For an updated Medici review, see my 6/6/2011 post here.
Visited a couple of relatively new espresso places in Austin over the last few weeks. These places are sprouting like weeds - Little City and Ruta Maya blazed a path, JP's brought in the big guns, and now there's a slew of new shops - Epoch, Clementine, Medici, Erie Bean - making Austin distinctly Portlandish in it's coffee options. It's sort of the same way we were Palo Altoish in our dot com boom (and crash).
Caffe Medici is in Clarksville, West Lynn and 12th St, just a mile or so from downtown. It's a beautiful little shop, all rich woods and high ceilings. The building itself is an old Clarksville house complete with big paned windows and an open space that still suggests the individual rooms that were there before. The owner of the place is from JP's (the original Pacific Northwest level coffee spot in Austin), and they bring their coffee up from Cuvee Coffee in Houston. To top it off, they have what may be the prettiest espresso machine I've ever seen - a gorgeous cherry red La Marzocco FB70 with matching Swift grinder. A thing of beauty.
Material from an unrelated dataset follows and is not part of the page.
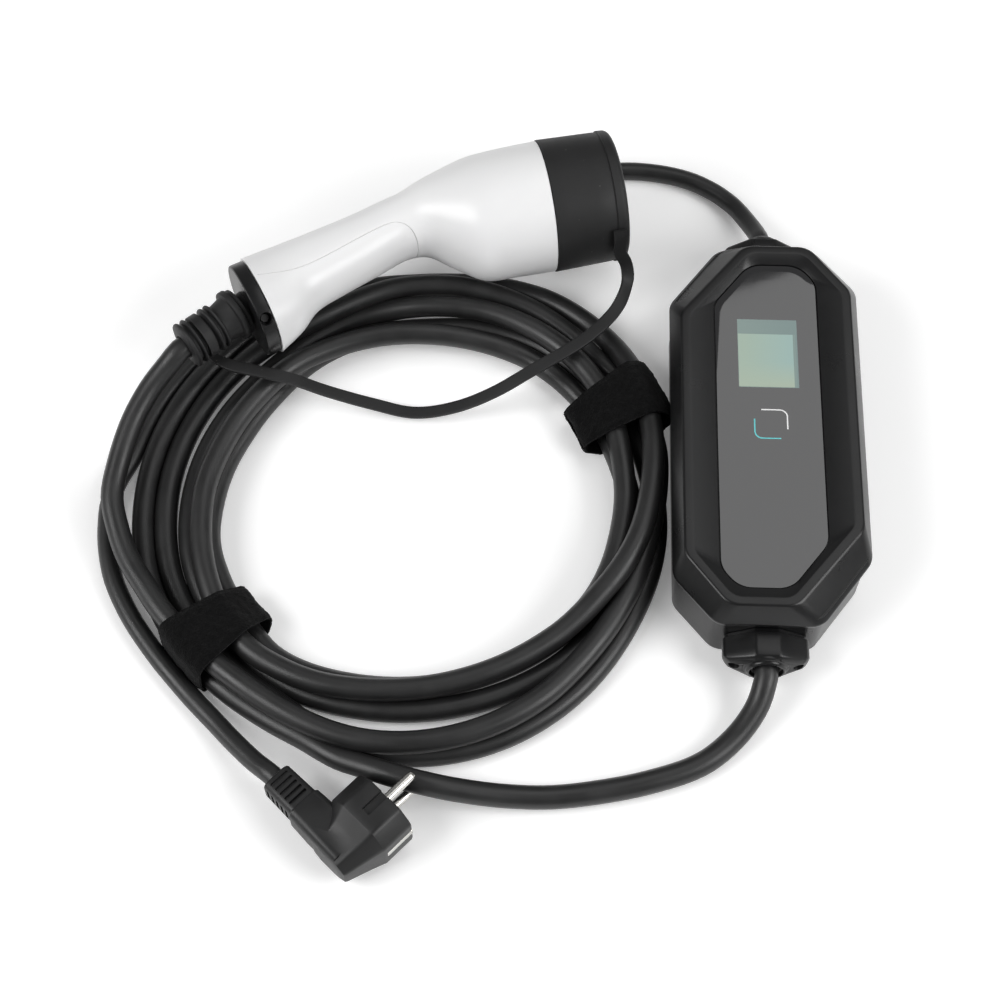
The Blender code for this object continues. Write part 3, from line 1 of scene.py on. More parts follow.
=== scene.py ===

So all of this matters not at all, or not much, if not for the coffee, and the coffee is really good. Cuvee makes a nice blend - it's bright with a sharp little winey bite at the front and really long finish. It's not exactly easy to drink - the sharpness is the opposite of the over-roasted mellow flavor that is the sort of running standard in corporate coffee - but I think it's extraordinarily good. Even better, the coffee blends effortlessly well with milk, which every barista there can actually steam. This is not a little thing - even good places fall down flat on this. But Medici just nails it. Latte Art. Good stuff.
Irie Bean is sort of the other side of the spectrum from Medici. The espresso is still obsessively good, but these guys are low budget and have an almost Flight Path Cafe level funk. It's in the little green shopping center on South Lamar, in the spot where Indie Pop used to be. Claim to fame: they also serve beer, and they've got a gorgeous back patio that includes, among other things, a bench made out of grass, and the back of a cement mixer truck turned into a playhouse. Like I said, funky. Irie Bean uses Texas Coffee Traders coffee, which is a much more conventional dark roast than Cuvee. It makes for a rich shot, though they tend to run a little long if you don't ask for them to keep to a short pull. Everything about Irie lacks precision but it has a lot of heart.
So there's two. Fancy and Dumpy. High budget and low brow. Both startlingly, surprisingly good, both raising the bar for what is rapidly becoming a really good coffee town.